Does that mean the company is doing a bad job in the meantime? Heavens, no! The company's day-to-day work is just fine, because the people who work there have mostly been there a long time and "just know" how to do it right. The overall level of competence across the team is very high. So yes, they are doing a good job today. The only problem is that their current methods aren't scalable, precisely because they depend on such a high level of competence. So if the company wants to grow, they are going to have to put systems in place. They are going to have to rely more on procedures and less on "just knowing." They are going to need a QMS.

Maybe next year.    

          

Thursday, November 2, 2023

Focus and Quality

Back in January, I wrote that "the deepest source or spring of Quality is love: love for the work or love for the product." But it's not that love is some kind of cartoonish magic power that conquers all effortlessly. Rather, the point was that when you love something—the work or the product—you look deeply at it. And that deep looking is essential for doing a good job.

We all know this in reverse. Nobody can expect to do a good job while constantly distracted. This is why some people resent mobile phones so badly, or social media. It's why some executives declare that they will only open their email during certain hours and not the rest of the time. Matthew McConaughey makes the same point in a video attached to this LinkedIn post from about a month ago.
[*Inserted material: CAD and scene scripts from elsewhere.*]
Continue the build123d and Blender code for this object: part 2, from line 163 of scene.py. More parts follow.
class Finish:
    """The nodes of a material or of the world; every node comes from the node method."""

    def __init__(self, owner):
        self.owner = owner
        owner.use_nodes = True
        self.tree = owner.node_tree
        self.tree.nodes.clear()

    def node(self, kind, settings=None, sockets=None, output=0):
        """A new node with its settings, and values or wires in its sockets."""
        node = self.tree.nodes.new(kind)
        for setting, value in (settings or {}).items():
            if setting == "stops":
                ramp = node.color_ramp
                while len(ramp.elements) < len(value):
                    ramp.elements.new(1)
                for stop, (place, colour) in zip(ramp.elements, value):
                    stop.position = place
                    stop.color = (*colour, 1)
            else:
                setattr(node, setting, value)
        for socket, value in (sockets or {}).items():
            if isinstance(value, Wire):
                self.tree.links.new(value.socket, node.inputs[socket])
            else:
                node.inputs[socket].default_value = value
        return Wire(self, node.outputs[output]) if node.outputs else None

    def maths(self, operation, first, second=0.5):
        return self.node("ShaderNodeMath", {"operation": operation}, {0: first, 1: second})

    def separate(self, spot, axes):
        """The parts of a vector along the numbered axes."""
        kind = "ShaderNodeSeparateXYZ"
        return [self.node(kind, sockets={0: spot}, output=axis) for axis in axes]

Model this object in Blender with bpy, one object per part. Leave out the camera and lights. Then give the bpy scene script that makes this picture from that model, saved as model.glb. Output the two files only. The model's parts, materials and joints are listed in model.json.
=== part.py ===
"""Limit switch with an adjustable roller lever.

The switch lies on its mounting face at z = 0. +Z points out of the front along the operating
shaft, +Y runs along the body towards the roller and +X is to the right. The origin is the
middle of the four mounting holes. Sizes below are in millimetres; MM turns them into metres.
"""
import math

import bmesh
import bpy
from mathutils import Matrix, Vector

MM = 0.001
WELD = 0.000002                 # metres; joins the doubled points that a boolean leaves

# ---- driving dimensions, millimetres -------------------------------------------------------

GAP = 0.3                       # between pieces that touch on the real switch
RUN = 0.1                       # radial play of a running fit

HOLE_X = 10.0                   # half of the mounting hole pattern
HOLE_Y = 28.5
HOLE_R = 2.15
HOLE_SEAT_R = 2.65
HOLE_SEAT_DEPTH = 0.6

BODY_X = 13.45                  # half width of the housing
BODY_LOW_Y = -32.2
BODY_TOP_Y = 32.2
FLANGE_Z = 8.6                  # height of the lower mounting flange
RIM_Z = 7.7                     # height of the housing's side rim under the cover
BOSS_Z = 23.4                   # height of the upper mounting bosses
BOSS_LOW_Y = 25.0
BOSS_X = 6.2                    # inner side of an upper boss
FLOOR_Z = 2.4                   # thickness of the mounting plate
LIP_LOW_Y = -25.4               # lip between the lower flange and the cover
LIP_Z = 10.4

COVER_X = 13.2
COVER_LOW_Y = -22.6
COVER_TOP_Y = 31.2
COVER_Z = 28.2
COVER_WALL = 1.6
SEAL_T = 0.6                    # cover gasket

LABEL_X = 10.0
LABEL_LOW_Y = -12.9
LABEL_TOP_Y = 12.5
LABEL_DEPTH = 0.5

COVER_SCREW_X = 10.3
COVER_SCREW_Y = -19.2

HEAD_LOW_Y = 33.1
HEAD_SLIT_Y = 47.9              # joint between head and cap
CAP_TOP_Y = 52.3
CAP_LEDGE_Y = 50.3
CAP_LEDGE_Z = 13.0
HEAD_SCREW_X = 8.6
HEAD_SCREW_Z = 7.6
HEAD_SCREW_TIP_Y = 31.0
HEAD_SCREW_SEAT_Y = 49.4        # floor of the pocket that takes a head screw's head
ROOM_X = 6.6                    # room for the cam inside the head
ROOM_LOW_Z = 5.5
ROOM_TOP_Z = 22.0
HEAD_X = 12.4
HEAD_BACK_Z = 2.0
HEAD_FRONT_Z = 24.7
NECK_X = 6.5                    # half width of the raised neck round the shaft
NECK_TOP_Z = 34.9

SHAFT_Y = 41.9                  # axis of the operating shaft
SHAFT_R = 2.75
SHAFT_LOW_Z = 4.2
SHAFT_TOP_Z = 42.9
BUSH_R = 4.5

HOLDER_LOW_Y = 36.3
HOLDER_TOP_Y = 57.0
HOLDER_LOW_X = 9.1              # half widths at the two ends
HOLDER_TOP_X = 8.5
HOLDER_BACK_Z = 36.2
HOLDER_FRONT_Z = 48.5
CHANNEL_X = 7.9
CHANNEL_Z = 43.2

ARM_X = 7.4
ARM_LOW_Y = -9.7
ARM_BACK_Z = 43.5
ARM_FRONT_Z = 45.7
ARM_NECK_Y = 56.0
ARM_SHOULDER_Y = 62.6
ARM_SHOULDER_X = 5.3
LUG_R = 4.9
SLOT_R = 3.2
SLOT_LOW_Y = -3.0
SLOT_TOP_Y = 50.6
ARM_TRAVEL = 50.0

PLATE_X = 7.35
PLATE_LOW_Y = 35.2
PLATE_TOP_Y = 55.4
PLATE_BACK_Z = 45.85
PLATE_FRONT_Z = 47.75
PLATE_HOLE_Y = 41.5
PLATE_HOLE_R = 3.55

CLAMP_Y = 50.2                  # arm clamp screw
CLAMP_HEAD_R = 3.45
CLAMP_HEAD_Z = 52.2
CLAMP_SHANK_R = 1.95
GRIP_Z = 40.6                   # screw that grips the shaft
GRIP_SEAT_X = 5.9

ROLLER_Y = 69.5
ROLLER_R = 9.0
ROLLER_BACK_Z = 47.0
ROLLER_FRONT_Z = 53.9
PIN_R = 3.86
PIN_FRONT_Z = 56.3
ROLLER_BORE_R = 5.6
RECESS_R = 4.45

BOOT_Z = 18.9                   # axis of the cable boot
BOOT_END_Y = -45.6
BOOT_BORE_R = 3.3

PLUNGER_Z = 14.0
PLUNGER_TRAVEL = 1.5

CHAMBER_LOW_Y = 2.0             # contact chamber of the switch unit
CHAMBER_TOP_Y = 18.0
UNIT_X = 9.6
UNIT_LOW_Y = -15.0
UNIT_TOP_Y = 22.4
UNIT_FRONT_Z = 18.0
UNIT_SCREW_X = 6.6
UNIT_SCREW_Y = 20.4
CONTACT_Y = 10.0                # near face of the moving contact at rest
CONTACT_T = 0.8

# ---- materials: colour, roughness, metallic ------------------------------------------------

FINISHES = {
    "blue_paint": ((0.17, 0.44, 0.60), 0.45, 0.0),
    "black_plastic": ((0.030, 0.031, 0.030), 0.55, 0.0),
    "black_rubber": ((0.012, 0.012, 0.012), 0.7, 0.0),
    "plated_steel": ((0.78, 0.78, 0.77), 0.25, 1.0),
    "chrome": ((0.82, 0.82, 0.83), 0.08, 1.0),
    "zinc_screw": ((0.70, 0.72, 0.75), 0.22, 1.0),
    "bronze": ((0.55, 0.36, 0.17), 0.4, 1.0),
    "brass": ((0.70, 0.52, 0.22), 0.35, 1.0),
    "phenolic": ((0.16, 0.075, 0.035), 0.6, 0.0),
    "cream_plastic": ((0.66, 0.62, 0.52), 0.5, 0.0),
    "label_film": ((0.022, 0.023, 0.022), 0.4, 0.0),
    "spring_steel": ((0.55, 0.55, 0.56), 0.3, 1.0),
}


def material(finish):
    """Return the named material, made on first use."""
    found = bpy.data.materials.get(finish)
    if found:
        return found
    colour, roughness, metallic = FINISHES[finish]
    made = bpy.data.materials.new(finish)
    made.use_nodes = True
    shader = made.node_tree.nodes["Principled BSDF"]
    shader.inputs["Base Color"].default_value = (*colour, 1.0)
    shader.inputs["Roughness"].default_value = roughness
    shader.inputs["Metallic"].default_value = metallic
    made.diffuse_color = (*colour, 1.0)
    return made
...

To be sure, your focus has to be on the work at hand. What you focus on is what you get good at. If you will forgive another LinkedIn reference, this post from last year makes the point that when you do a lot of any kind of work, usually you get better at it. You figure out what to do and what not to do. This is why experienced professionals generally turn out better work than dilettantes or amateurs. We read about exceptions from time to time: everyone has heard that Mozart began composing music when he was four or five years old. But the only reason we read about them is that they are exceptions.

But where in all of this do the familiar Quality tools show up? We all know that the implementation of a Quality Management System means the imposition of uniform procedures: but how do procedures and auditing generate a deep focus on the work?

The short answer is: they don't. No gimmick can make you care about your work. No procedure can make you brilliant or successful.

But the longer answer is: they help. In particular, they can help you focus.

A product design procedure won't guarantee that you design your product well. You need good design skills for that. But it should ensure that you have all the information up front about what you are supposed to be building: is it a fighter jet, a sound system, or a birdhouse? And if you know the requirements up front, you are less likely to be distracted by someone running in from the Marketing Department saying, "Oh, just one more thing ...!" (See also the cartoon at the bottom of this post. I once worked on a large project where nearly every single engineer had a copy of this cartoon over his desk. And yes, there was a reason.)

When something goes wrong in one of your products, a problem-solving tool can't guarantee that you will find it. But each problem-solving tool in the Quality arsenal helps reduce the number of possibilities so that you don't get distracted by irrelevancies:

  • A fishbone diagram spurs you to broaden your thinking, so that you consider all possible causes and not just the first one that jumps to mind. 
  • An IS / IS-NOT table helps you eliminate the ones that cannot be relevant.
  • A Pareto chart points you to the specific areas of investigation that are likely to be most fruitful. 
  • Even the overall 8-D structure of a problem-solving effort focuses your work in a way that has been compared to the scientific method.

So no, none of these tools can make you care. None of them can force you to do a good job. But with luck, if applied correctly, they can turn down the ambient noise so you can get back to work in peace and quiet.